• _THE TASK_:
Would you print the material exactly, starting at its first line and ending at the line holding "disc_gap = 0.2; // [0.1:0.05:0.4]"?

• _MATERIAL PROVIDED_:
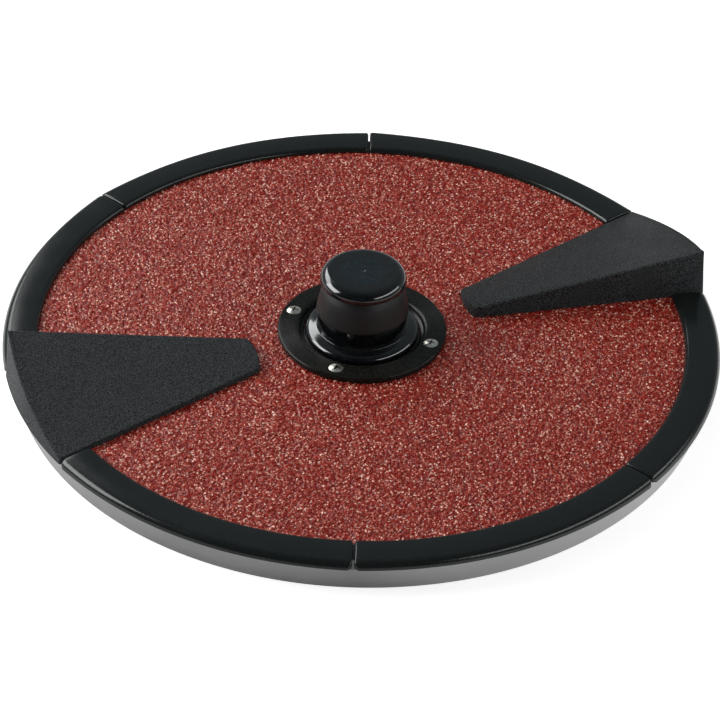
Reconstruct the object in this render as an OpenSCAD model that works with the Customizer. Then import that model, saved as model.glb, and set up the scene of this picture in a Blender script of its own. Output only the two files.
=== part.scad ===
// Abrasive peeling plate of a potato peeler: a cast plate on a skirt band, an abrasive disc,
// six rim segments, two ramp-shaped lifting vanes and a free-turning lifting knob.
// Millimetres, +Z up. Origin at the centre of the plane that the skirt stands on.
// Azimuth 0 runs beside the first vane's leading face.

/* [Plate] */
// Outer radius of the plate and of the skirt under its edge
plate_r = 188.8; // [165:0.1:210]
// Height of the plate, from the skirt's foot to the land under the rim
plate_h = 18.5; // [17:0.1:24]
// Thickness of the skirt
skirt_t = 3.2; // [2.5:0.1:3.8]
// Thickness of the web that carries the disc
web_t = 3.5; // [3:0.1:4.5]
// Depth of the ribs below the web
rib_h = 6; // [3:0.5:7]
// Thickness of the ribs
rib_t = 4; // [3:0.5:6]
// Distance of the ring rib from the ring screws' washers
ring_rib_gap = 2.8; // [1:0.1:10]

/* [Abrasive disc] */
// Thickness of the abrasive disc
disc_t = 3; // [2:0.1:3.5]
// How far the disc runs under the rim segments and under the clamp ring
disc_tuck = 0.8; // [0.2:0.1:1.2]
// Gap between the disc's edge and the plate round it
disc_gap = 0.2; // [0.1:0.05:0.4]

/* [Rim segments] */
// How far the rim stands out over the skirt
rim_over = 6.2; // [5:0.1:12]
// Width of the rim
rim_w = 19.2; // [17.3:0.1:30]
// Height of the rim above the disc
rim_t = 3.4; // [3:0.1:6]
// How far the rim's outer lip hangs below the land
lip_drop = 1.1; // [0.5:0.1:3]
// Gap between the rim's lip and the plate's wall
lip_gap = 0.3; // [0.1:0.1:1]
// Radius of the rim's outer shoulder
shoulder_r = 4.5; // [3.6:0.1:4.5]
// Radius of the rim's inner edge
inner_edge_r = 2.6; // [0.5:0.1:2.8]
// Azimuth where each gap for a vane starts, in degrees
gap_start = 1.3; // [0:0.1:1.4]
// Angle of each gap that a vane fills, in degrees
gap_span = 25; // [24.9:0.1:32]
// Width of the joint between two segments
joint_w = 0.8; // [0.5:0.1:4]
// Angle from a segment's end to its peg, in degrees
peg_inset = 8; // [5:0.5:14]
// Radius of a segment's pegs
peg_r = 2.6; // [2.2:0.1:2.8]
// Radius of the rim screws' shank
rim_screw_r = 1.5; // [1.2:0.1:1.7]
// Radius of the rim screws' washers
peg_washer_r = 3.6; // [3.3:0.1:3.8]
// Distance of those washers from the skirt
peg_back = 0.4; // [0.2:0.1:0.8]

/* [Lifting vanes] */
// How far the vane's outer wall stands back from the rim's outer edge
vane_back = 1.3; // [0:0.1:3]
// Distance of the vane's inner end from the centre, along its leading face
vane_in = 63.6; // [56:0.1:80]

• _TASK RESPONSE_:
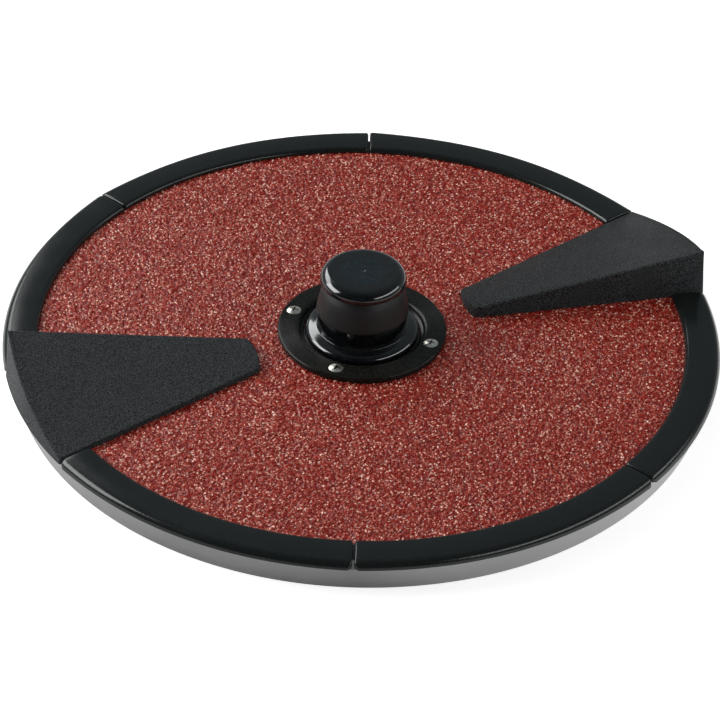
Reconstruct the object in this render as an OpenSCAD model that works with the Customizer. Then import that model, saved as model.glb, and set up the scene of this picture in a Blender script of its own. Output only the two files.
=== part.scad ===
// Abrasive peeling plate of a potato peeler: a cast plate on a skirt band, an abrasive disc,
// six rim segments, two ramp-shaped lifting vanes and a free-turning lifting knob.
// Millimetres, +Z up. Origin at the centre of the plane that the skirt stands on.
// Azimuth 0 runs beside the first vane's leading face.

/* [Plate] */
// Outer radius of the plate and of the skirt under its edge
plate_r = 188.8; // [165:0.1:210]
// Height of the plate, from the skirt's foot to the land under the rim
plate_h = 18.5; // [17:0.1:24]
// Thickness of the skirt
skirt_t = 3.2; // [2.5:0.1:3.8]
// Thickness of the web that carries the disc
web_t = 3.5; // [3:0.1:4.5]
// Depth of the ribs below the web
rib_h = 6; // [3:0.5:7]
// Thickness of the ribs
rib_t = 4; // [3:0.5:6]
// Distance of the ring rib from the ring screws' washers
ring_rib_gap = 2.8; // [1:0.1:10]

/* [Abrasive disc] */
// Thickness of the abrasive disc
disc_t = 3; // [2:0.1:3.5]
// How far the disc runs under the rim segments and under the clamp ring
disc_tuck = 0.8; // [0.2:0.1:1.2]
// Gap between the disc's edge and the plate round it
disc_gap = 0.2; // [0.1:0.05:0.4]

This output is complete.